Paris, G. Masson, 1880. 8vo. Contemp. hcalf, raised bands, gilt spine. Light wear along edges. Small stamps on verso of titlepage. In: "Annales de Chimie et de Physique", 5e Series, Tome 19. 576 pp. and 1 folded engraved plate. (Entire volume offered). Crooke's paper: pp. 195-231 with 21 fine textillustrations of his apparatus.
First apperance - simutaneously with an English version - of the paper in which Crookes is summing up his importent investigations on cathode-rays, describing the "Crooke Tube", the "Lines of pressure", his "Light-Mill", his Radiometer and the electric discharge in rarified gases etc., investigations leading to the discovery of the electron by J.J. Thomson in 1897.
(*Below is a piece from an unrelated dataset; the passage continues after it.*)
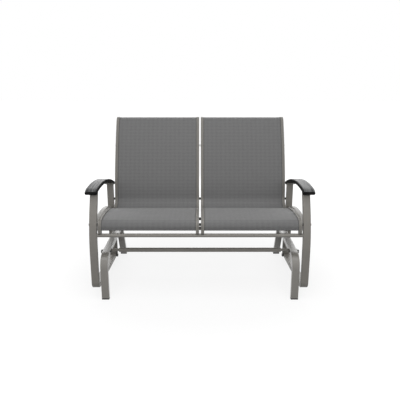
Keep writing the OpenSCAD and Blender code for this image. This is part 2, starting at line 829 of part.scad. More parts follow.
// Heads of the screws that hold the armrests, under the tab plates
module arm_screws() {
    seat = 0.1;
    r = arm_arch_r - arm_t / 2 - tab_t - seat;
    x = (x_post_in + x_post_out) / 2;
    color("#4a4a48") both_sides() for (i = [0, 1])
        side(x) translate([arm_arch_centre[0], arm_arch_centre[1], 0])
            rotate(90 + arch_slope_at(tabs_u[i] + arm_screw_off[i]))
                translate([r - bolt_head / 2, 0, 0]) rotate([0, 90, 0])
                    cylinder(r = bolt_head_r, h = bolt_head / 2);
}

mirror([1, 0, 0]) base_frame();  // base_frame_left
base_frame();  // base_frame_right
stretcher(front_stretcher);  // base_front_stretcher
stretcher(rear_stretcher);  // base_rear_stretcher
stretcher_bolts();
foot_glides();
upper_pivot_bolts();
upper_pivot_nuts();
upper_spacers();
mirror([1, 0, 0]) link(front_pivot);  // link_front_left
link(front_pivot);  // link_front_right
mirror([1, 0, 0]) link(rear_pivot);  // link_rear_left
link(rear_pivot);  // link_rear_right
mirror([1, 0, 0]) bushings(front_pivot);  // bushings_front_left
bushings(front_pivot);  // bushings_front_right
mirror([1, 0, 0]) bushings(rear_pivot);  // bushings_rear_left
bushings(rear_pivot);  // bushings_rear_right
mirror([1, 0, 0]) seat_frame();  // seat_frame_left
seat_frame();  // seat_frame_right
mirror([1, 0, 0]) rear_post();  // rear_post_left
rear_post();  // rear_post_right
mirror([1, 0, 0]) side_rail();  // side_rail_left
side_rail();  // side_rail_right
lower_rail_plugs();
lower_pivot_bolts();
lower_pivot_nuts();
lower_spacers();
mirror([1, 0, 0]) armrest();  // armrest_left
armrest();  // armrest_right
arm_tabs();
arm_screws();
front_crossbar();
mirror([1, 0, 0]) sling_rail(x_rail_in, true);  // sling_rail_outer_left
mirror([1, 0, 0]) sling_rail(x_mid_in, false);  // sling_rail_inner_left
sling_rail(x_mid_in, false);  // sling_rail_inner_right
sling_rail(x_rail_in, true);  // sling_rail_outer_right
rail_end_caps();
splines();
mirror([1, 0, 0]) sling();  // sling_left
sling();  // sling_right
spreaders(seat_station);  // seat_spreaders
spreaders(lumbar_station);  // lumbar_spreaders
spreaders(back_station);  // back_spreaders
post_spacers();
centre_spacers();
post_bolts();
centre_studs();
rail_nuts();
spreader_screws();
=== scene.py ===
import math

import bpy
import numpy as np
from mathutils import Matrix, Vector


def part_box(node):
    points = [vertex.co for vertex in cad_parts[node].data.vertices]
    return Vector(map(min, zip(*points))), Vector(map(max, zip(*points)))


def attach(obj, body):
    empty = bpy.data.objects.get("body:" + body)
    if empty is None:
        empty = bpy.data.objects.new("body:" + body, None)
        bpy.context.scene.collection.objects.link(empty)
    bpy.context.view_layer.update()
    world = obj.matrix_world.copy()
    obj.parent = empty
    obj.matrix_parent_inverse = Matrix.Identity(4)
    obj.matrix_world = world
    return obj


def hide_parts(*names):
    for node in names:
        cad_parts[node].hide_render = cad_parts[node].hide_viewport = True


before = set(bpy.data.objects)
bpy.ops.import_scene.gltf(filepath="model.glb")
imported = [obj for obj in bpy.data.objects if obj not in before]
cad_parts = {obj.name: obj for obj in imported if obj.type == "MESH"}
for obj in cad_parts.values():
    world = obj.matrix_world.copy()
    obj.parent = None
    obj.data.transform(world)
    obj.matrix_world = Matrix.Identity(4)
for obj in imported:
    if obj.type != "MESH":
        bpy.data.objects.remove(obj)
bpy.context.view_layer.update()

MM = 0.001
HALF_DEPTH = 0.43062          # side-view depth 0 lies this far in front of the middle
scene = bpy.context.scene


# ---------------------------------------------------------------- small helpers

def link(obj):
    scene.collection.objects.link(obj)
    return obj


def mesh_piece(name, verts, faces, body, mat, smooth=True):
    me = bpy.data.meshes.new(name)
    me.from_pydata([tuple(v) for v in verts], [], faces)
    me.validate()
    me.update()
    me.polygons.foreach_set("use_smooth", [smooth] * len(me.polygons))
    obj = link(bpy.data.objects.new(name, me))
    me.materials.append(mat)
    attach(obj, body)
    return obj


def at(u, z, x):
    """A point from side-view depth and height in mm, and x in mm."""
    return Vector((x * MM, u * MM - HALF_DEPTH, z * MM))


# ---------------------------------------------------------------- node helpers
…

"With his thorough grounding in the experimentally difficult art of vacuum physics, Crookes laid the foundation for the fuller investigation by J. J. Thomson of the behavior of radiant matter in the discharge tube, showing, for example, that it induced phosphorescence in minerals like the diamond; that it caused the glass of the discharge tube to phosphoresce; that its stream could be deflected by a magnet; and, most important of all, that since it cast a shadow of an opaque object (for example, a Maltese cross), it traveled in straight lines and was corpuscular in nature..."(DSB).
The volume contains further notable papers E.H. AMAGAT: "Mémoire sur la Compressabilité des Gaz à des Pressions élevees", pp. 345-385. LOUIS CAILLETET: "Sur la mesure des hautes Pressions", pp. 386-389.